▶ TASK GOAL
Retype the data that follows line by line, exactly, and leave its pictures out.

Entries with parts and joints
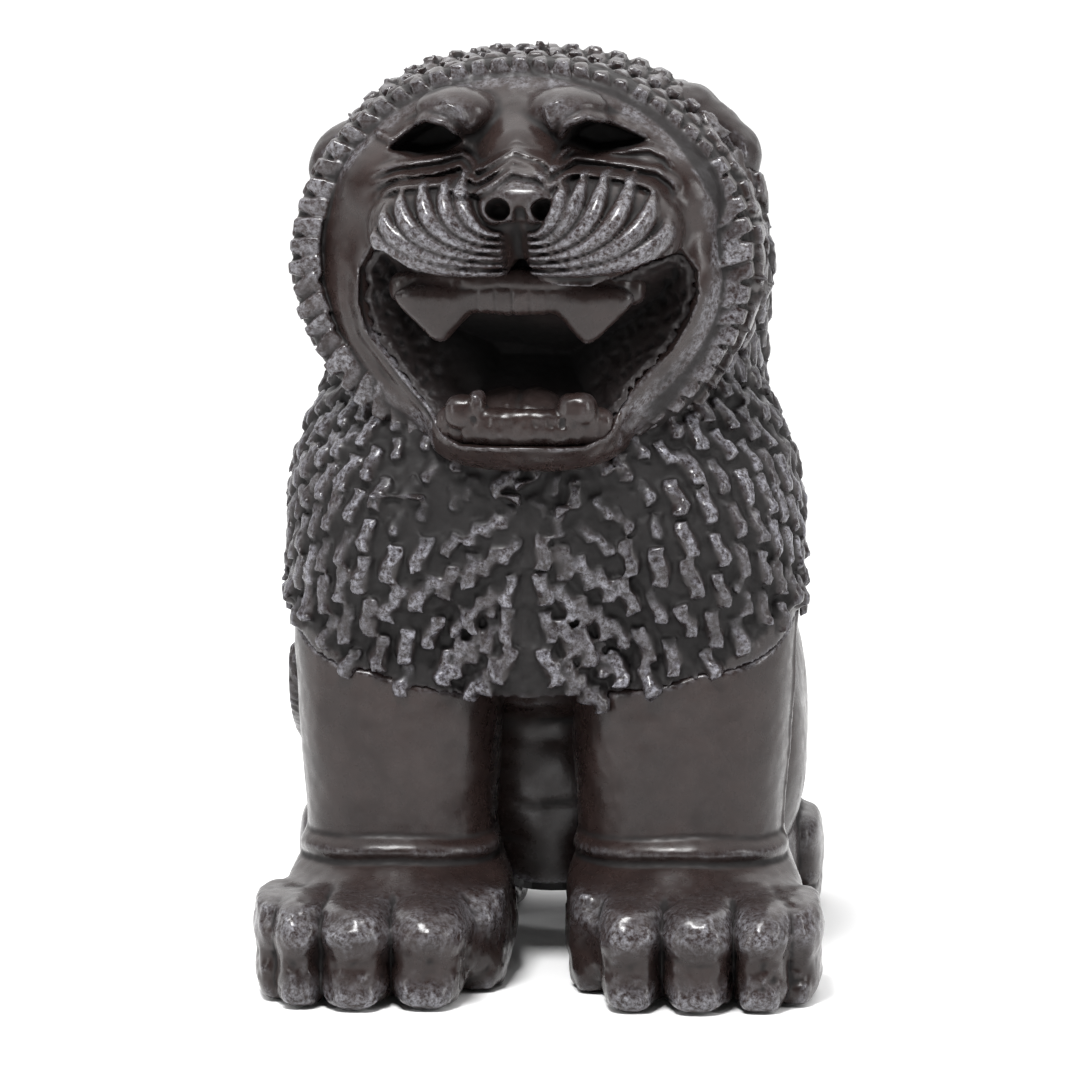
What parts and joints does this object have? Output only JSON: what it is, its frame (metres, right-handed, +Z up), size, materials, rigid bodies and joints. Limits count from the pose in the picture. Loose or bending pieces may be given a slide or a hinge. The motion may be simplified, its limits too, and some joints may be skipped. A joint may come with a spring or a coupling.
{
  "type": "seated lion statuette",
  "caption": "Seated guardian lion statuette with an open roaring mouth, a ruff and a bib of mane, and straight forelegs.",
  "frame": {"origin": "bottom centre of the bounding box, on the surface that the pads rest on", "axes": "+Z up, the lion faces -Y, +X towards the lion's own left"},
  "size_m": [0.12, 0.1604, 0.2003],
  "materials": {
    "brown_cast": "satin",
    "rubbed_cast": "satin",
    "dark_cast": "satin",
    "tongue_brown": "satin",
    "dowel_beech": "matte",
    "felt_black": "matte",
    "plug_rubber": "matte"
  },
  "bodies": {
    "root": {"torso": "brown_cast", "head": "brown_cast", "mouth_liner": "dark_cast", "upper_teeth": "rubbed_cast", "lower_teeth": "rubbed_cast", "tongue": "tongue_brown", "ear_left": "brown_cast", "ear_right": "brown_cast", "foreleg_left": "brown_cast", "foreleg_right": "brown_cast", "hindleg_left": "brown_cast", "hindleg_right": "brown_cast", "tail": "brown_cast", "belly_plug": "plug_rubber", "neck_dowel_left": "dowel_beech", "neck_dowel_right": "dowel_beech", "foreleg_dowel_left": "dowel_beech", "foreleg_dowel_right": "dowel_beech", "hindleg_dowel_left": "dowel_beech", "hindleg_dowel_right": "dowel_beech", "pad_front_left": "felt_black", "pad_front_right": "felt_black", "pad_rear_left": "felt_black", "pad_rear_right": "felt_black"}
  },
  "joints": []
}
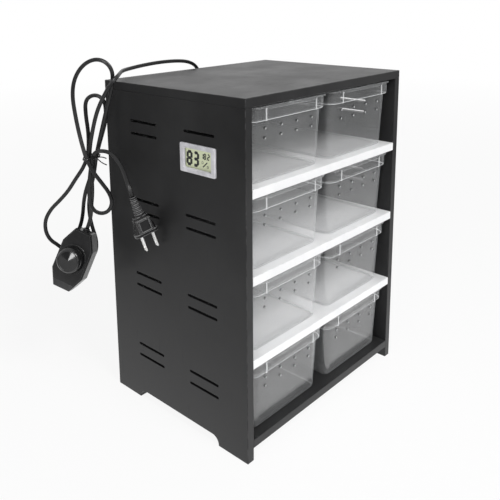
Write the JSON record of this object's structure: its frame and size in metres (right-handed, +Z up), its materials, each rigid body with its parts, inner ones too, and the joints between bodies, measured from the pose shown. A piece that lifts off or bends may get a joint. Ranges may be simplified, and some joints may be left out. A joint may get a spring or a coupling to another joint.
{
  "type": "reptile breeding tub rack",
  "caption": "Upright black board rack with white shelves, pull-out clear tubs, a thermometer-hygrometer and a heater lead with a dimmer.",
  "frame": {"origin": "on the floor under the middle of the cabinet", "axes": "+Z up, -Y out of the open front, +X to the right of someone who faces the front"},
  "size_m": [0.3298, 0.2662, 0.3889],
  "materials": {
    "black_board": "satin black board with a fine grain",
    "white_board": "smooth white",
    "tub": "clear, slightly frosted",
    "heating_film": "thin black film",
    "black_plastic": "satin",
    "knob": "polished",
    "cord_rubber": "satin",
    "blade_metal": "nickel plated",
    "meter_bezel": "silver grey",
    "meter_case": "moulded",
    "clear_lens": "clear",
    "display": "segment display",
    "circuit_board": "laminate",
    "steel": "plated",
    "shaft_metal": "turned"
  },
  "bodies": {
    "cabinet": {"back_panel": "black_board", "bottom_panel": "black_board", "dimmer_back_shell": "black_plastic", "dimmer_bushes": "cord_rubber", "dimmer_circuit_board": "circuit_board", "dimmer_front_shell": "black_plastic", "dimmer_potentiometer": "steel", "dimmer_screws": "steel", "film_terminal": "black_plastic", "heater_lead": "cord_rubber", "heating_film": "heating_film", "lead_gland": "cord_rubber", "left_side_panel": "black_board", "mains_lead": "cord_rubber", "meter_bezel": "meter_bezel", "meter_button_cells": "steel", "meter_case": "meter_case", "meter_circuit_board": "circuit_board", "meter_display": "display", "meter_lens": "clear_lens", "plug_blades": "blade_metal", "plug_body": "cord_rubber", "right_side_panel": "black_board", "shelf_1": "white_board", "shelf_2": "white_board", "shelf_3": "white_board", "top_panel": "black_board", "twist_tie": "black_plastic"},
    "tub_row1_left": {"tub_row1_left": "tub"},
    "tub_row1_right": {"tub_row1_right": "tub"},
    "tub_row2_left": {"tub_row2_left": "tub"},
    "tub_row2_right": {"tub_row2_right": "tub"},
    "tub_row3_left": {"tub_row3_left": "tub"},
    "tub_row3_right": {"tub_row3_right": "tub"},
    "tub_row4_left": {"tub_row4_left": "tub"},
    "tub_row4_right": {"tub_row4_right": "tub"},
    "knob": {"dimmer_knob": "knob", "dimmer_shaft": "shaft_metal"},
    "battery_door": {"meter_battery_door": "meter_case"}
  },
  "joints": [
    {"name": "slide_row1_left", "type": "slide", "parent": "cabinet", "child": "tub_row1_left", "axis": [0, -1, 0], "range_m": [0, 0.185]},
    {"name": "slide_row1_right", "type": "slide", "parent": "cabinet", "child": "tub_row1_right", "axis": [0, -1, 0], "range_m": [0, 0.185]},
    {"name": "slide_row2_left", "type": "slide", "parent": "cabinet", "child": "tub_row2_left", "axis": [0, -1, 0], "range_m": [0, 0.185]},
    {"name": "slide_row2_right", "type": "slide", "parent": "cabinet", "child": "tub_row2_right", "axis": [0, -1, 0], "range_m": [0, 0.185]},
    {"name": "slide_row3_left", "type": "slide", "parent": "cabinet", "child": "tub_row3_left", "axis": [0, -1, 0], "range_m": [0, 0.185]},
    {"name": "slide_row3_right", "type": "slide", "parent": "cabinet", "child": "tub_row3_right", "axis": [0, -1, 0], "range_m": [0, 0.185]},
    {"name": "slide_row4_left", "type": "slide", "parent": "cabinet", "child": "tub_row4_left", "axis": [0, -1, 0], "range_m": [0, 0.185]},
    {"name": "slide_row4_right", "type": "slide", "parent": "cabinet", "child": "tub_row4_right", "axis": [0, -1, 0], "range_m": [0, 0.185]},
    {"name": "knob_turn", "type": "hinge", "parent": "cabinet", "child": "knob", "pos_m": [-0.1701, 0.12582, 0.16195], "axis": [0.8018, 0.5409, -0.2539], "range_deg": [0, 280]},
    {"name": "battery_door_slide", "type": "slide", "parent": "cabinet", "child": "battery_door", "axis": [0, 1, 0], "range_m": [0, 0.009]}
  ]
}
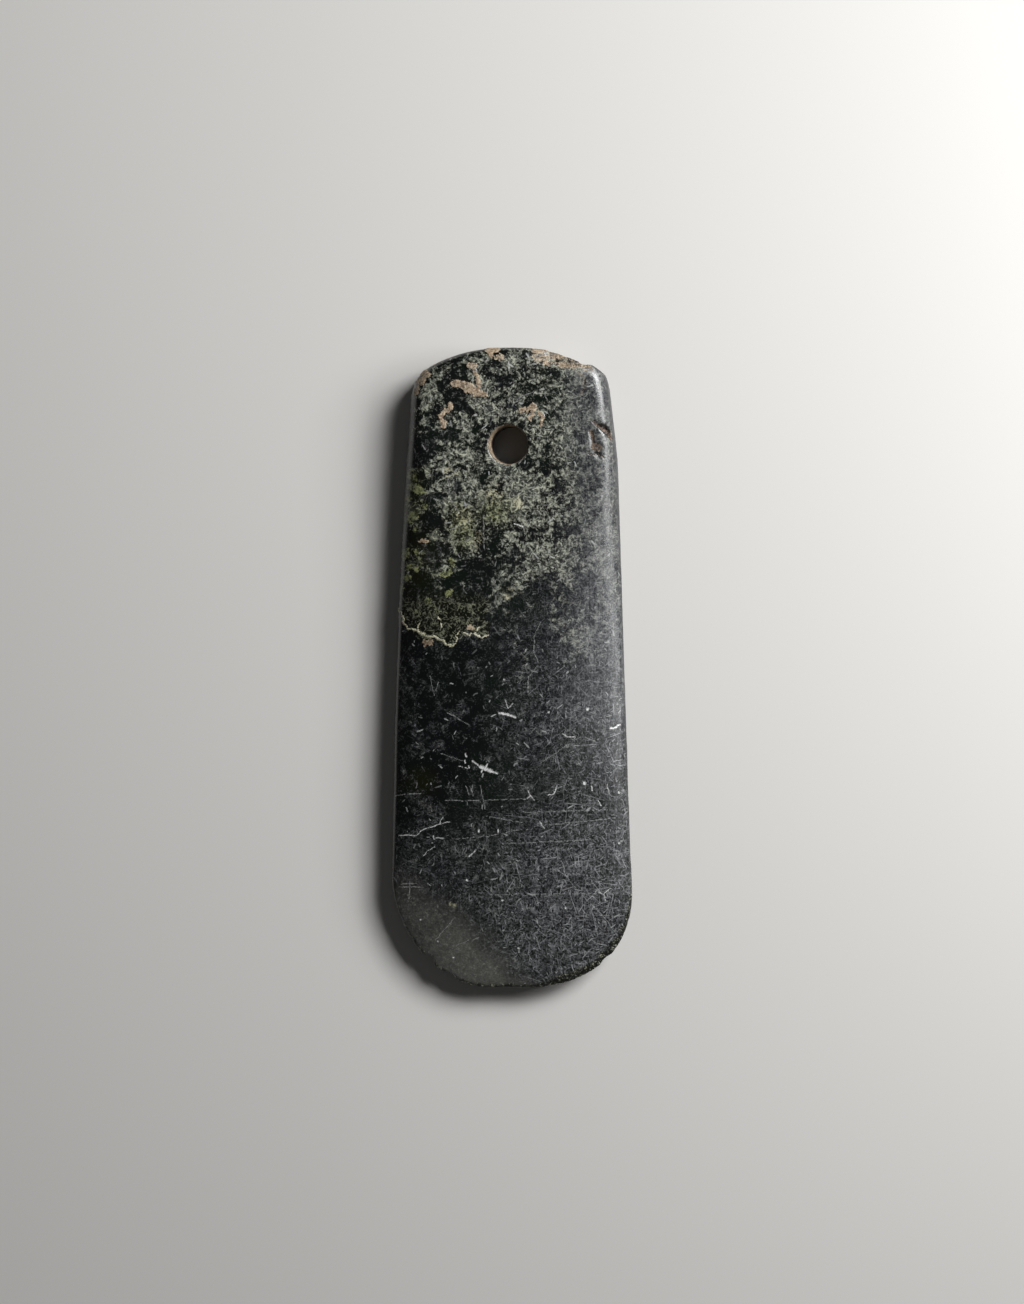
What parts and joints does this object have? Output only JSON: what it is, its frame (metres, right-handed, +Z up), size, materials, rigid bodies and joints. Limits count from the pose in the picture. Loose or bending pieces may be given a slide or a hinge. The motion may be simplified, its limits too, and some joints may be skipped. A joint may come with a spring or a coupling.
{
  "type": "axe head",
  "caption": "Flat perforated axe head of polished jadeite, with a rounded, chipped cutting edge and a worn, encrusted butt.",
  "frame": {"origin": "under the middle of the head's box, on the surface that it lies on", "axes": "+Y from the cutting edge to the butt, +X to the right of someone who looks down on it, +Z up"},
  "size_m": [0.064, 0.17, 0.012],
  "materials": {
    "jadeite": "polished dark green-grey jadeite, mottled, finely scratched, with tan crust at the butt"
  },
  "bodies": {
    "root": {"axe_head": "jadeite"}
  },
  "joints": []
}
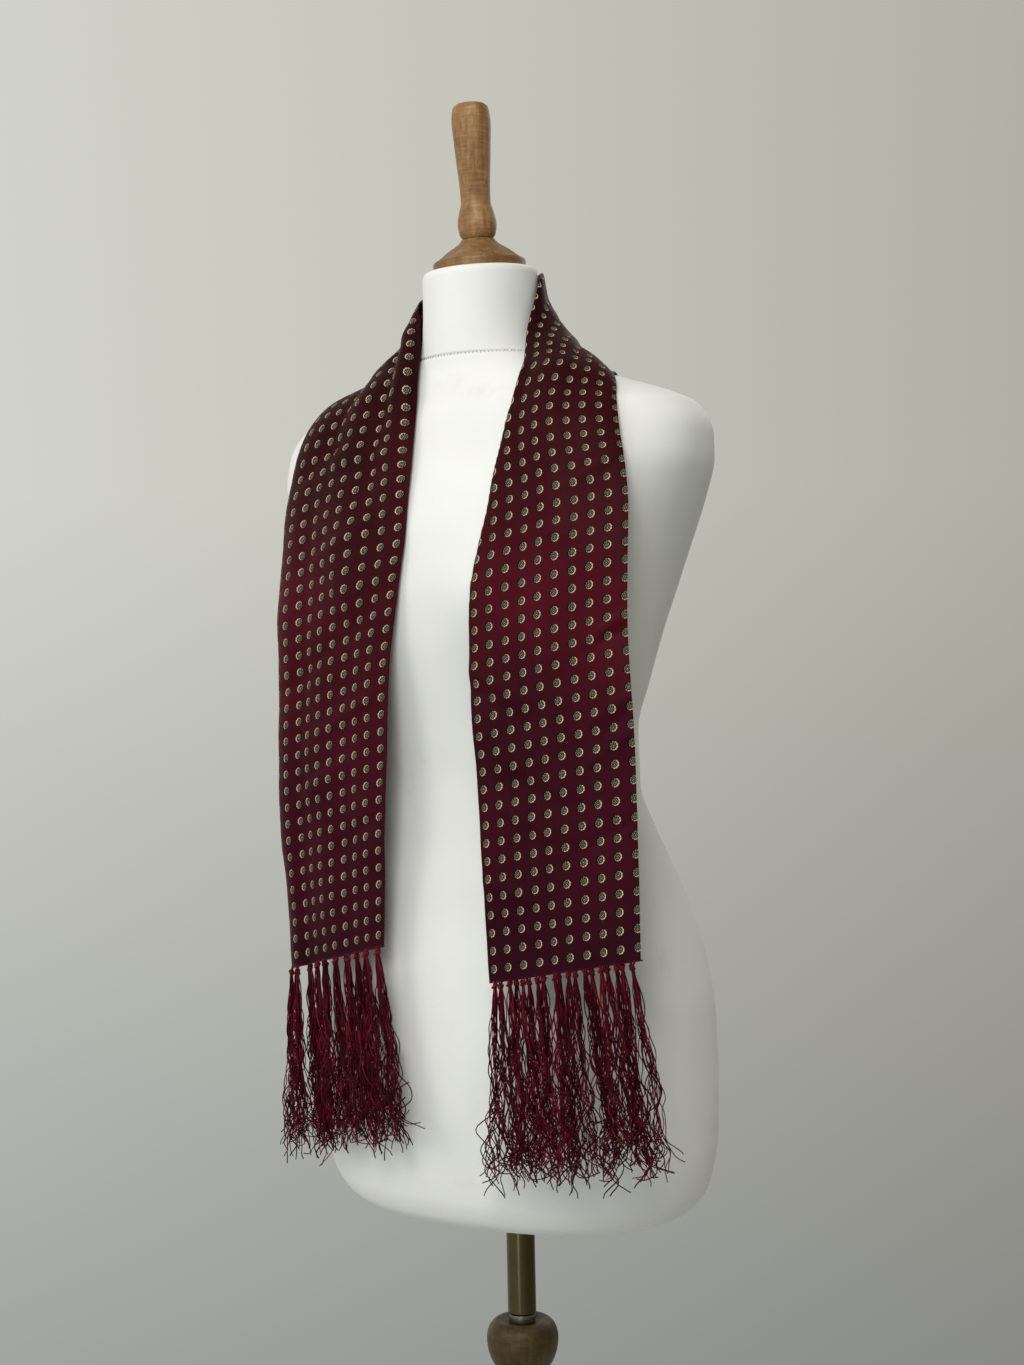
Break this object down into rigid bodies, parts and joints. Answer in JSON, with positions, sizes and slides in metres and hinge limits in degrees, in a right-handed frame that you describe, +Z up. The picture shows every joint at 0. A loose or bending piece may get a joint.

▶ SOLUTION TO THIS PROBLEM
What parts and joints does this object have? Output only JSON: what it is, its frame (metres, right-handed, +Z up), size, materials, rigid bodies and joints. Limits count from the pose in the picture. Loose or bending pieces may be given a slide or a hinge. The motion may be simplified, its limits too, and some joints may be skipped. A joint may come with a spring or a coupling.
{
  "type": "seated lion statuette",
  "caption": "Seated guardian lion statuette with an open roaring mouth, a ruff and a bib of mane, and straight forelegs.",
  "frame": {"origin": "bottom centre of the bounding box, on the surface that the pads rest on", "axes": "+Z up, the lion faces -Y, +X towards the lion's own left"},
  "size_m": [0.12, 0.1604, 0.2003],
  "materials": {
    "brown_cast": "satin",
    "rubbed_cast": "satin",
    "dark_cast": "satin",
    "tongue_brown": "satin",
    "dowel_beech": "matte",
    "felt_black": "matte",
    "plug_rubber": "matte"
  },
  "bodies": {
    "root": {"torso": "brown_cast", "head": "brown_cast", "mouth_liner": "dark_cast", "upper_teeth": "rubbed_cast", "lower_teeth": "rubbed_cast", "tongue": "tongue_brown", "ear_left": "brown_cast", "ear_right": "brown_cast", "foreleg_left": "brown_cast", "foreleg_right": "brown_cast", "hindleg_left": "brown_cast", "hindleg_right": "brown_cast", "tail": "brown_cast", "belly_plug": "plug_rubber", "neck_dowel_left": "dowel_beech", "neck_dowel_right": "dowel_beech", "foreleg_dowel_left": "dowel_beech", "foreleg_dowel_right": "dowel_beech", "hindleg_dowel_left": "dowel_beech", "hindleg_dowel_right": "dowel_beech", "pad_front_left": "felt_black", "pad_front_right": "felt_black", "pad_rear_left": "felt_black", "pad_rear_right": "felt_black"}
  },
  "joints": []
}
Write the JSON record of this object's structure: its frame and size in metres (right-handed, +Z up), its materials, each rigid body with its parts, inner ones too, and the joints between bodies, measured from the pose shown. A piece that lifts off or bends may get a joint. Ranges may be simplified, and some joints may be left out. A joint may get a spring or a coupling to another joint.
{
  "type": "reptile breeding tub rack",
  "caption": "Upright black board rack with white shelves, pull-out clear tubs, a thermometer-hygrometer and a heater lead with a dimmer.",
  "frame": {"origin": "on the floor under the middle of the cabinet", "axes": "+Z up, -Y out of the open front, +X to the right of someone who faces the front"},
  "size_m": [0.3298, 0.2662, 0.3889],
  "materials": {
    "black_board": "satin black board with a fine grain",
    "white_board": "smooth white",
    "tub": "clear, slightly frosted",
    "heating_film": "thin black film",
    "black_plastic": "satin",
    "knob": "polished",
    "cord_rubber": "satin",
    "blade_metal": "nickel plated",
    "meter_bezel": "silver grey",
    "meter_case": "moulded",
    "clear_lens": "clear",
    "display": "segment display",
    "circuit_board": "laminate",
    "steel": "plated",
    "shaft_metal": "turned"
  },
  "bodies": {
    "cabinet": {"back_panel": "black_board", "bottom_panel": "black_board", "dimmer_back_shell": "black_plastic", "dimmer_bushes": "cord_rubber", "dimmer_circuit_board": "circuit_board", "dimmer_front_shell": "black_plastic", "dimmer_potentiometer": "steel", "dimmer_screws": "steel", "film_terminal": "black_plastic", "heater_lead": "cord_rubber", "heating_film": "heating_film", "lead_gland": "cord_rubber", "left_side_panel": "black_board", "mains_lead": "cord_rubber", "meter_bezel": "meter_bezel", "meter_button_cells": "steel", "meter_case": "meter_case", "meter_circuit_board": "circuit_board", "meter_display": "display", "meter_lens": "clear_lens", "plug_blades": "blade_metal", "plug_body": "cord_rubber", "right_side_panel": "black_board", "shelf_1": "white_board", "shelf_2": "white_board", "shelf_3": "white_board", "top_panel": "black_board", "twist_tie": "black_plastic"},
    "tub_row1_left": {"tub_row1_left": "tub"},
    "tub_row1_right": {"tub_row1_right": "tub"},
    "tub_row2_left": {"tub_row2_left": "tub"},
    "tub_row2_right": {"tub_row2_right": "tub"},
    "tub_row3_left": {"tub_row3_left": "tub"},
    "tub_row3_right": {"tub_row3_right": "tub"},
    "tub_row4_left": {"tub_row4_left": "tub"},
    "tub_row4_right": {"tub_row4_right": "tub"},
    "knob": {"dimmer_knob": "knob", "dimmer_shaft": "shaft_metal"},
    "battery_door": {"meter_battery_door": "meter_case"}
  },
  "joints": [
    {"name": "slide_row1_left", "type": "slide", "parent": "cabinet", "child": "tub_row1_left", "axis": [0, -1, 0], "range_m": [0, 0.185]},
    {"name": "slide_row1_right", "type": "slide", "parent": "cabinet", "child": "tub_row1_right", "axis": [0, -1, 0], "range_m": [0, 0.185]},
    {"name": "slide_row2_left", "type": "slide", "parent": "cabinet", "child": "tub_row2_left", "axis": [0, -1, 0], "range_m": [0, 0.185]},
    {"name": "slide_row2_right", "type": "slide", "parent": "cabinet", "child": "tub_row2_right", "axis": [0, -1, 0], "range_m": [0, 0.185]},
    {"name": "slide_row3_left", "type": "slide", "parent": "cabinet", "child": "tub_row3_left", "axis": [0, -1, 0], "range_m": [0, 0.185]},
    {"name": "slide_row3_right", "type": "slide", "parent": "cabinet", "child": "tub_row3_right", "axis": [0, -1, 0], "range_m": [0, 0.185]},
    {"name": "slide_row4_left", "type": "slide", "parent": "cabinet", "child": "tub_row4_left", "axis": [0, -1, 0], "range_m": [0, 0.185]},
    {"name": "slide_row4_right", "type": "slide", "parent": "cabinet", "child": "tub_row4_right", "axis": [0, -1, 0], "range_m": [0, 0.185]},
    {"name": "knob_turn", "type": "hinge", "parent": "cabinet", "child": "knob", "pos_m": [-0.1701, 0.12582, 0.16195], "axis": [0.8018, 0.5409, -0.2539], "range_deg": [0, 280]},
    {"name": "battery_door_slide", "type": "slide", "parent": "cabinet", "child": "battery_door", "axis": [0, 1, 0], "range_m": [0, 0.009]}
  ]
}
What parts and joints does this object have? Output only JSON: what it is, its frame (metres, right-handed, +Z up), size, materials, rigid bodies and joints. Limits count from the pose in the picture. Loose or bending pieces may be given a slide or a hinge. The motion may be simplified, its limits too, and some joints may be skipped. A joint may come with a spring or a coupling.
{
  "type": "axe head",
  "caption": "Flat perforated axe head of polished jadeite, with a rounded, chipped cutting edge and a worn, encrusted butt.",
  "frame": {"origin": "under the middle of the head's box, on the surface that it lies on", "axes": "+Y from the cutting edge to the butt, +X to the right of someone who looks down on it, +Z up"},
  "size_m": [0.064, 0.17, 0.012],
  "materials": {
    "jadeite": "polished dark green-grey jadeite, mottled, finely scratched, with tan crust at the butt"
  },
  "bodies": {
    "root": {"axe_head": "jadeite"}
  },
  "joints": []
}
Break this object down into rigid bodies, parts and joints. Answer in JSON, with positions, sizes and slides in metres and hinge limits in degrees, in a right-handed frame that you describe, +Z up. The picture shows every joint at 0. A loose or bending piece may get a joint.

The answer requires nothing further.